The urgency to build comes from not having those channels. If the official story isn't yours, you build an unofficial story and make it as large and permanent as possible. The Confederate monument builders couldn't control the outcome of the war or the text of the Fourteenth Amendment, but they could control what the town square looked like. The Gilded Age machines couldn't survive the Progressive Era, but they could make sure their fingerprints were on every public building in the city.
There's also a resource dynamic worth noting. Defeated factions often have concentrated wealth that survived whatever political or military loss they suffered. Southern planter families lost the war and lost enslaved labor, but many retained land and capital. That capital went somewhere, and a significant portion of it went into the built environment — churches, courthouses, college buildings — as a way of asserting continued relevance and permanence.
What This Means When You're Traveling
Practically speaking, this pattern is a useful lens for reading American places. When you encounter a building that seems too grand for its surroundings — too much marble, too many columns, too imposing for the size of the town — it's worth asking what the town lost and when.

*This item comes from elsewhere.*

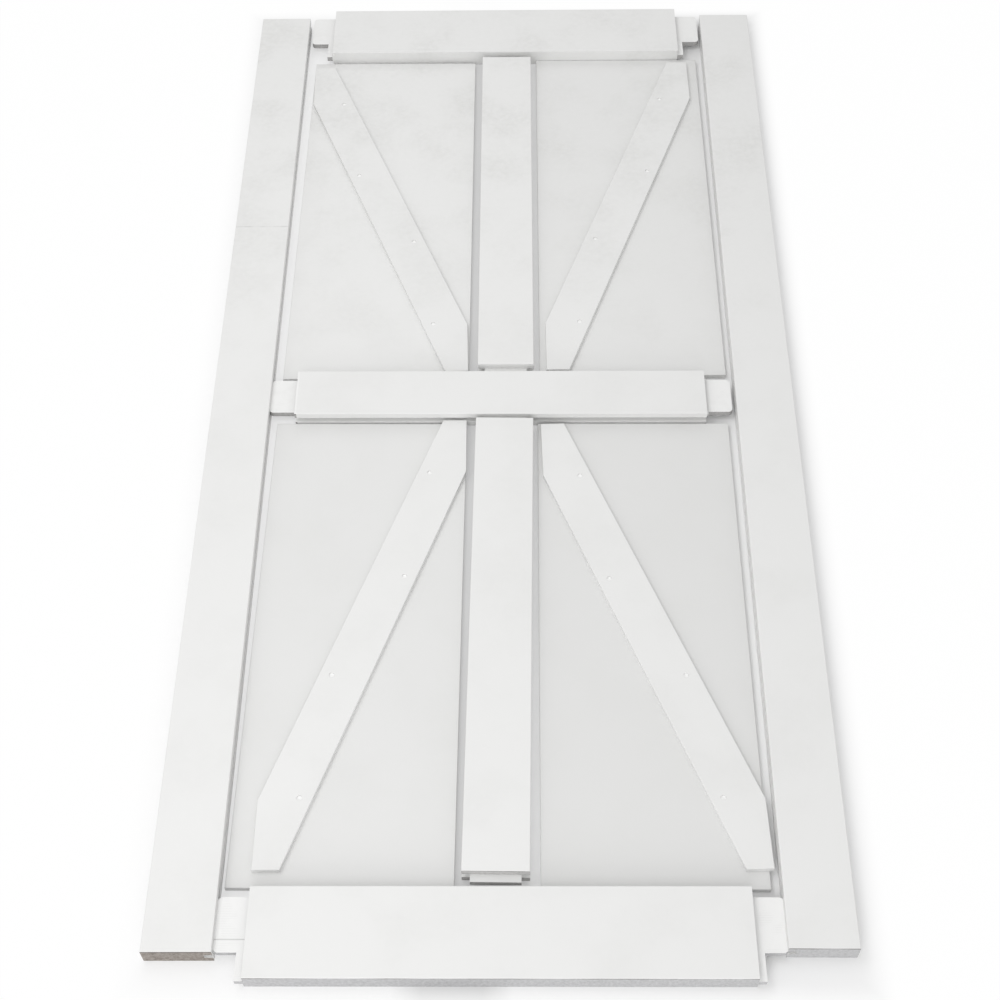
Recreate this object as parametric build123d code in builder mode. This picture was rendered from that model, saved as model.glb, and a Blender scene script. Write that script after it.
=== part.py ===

The answer is often a courthouse built during Reconstruction or just after, when Southern communities were channeling grief and defiance into architecture. Or a post office commissioned by a political machine that was already under investigation. Or a war memorial built not by the victors but by the faction that felt the official commemoration had gotten the story wrong.
None of this makes the buildings less worth visiting. If anything, it makes them more interesting — because what looks like civic pride is often something more complicated and more human. It's the record of people trying to argue with history by making something too heavy to move.
That's a very old impulse. And the buildings it produces tend to outlast everything else.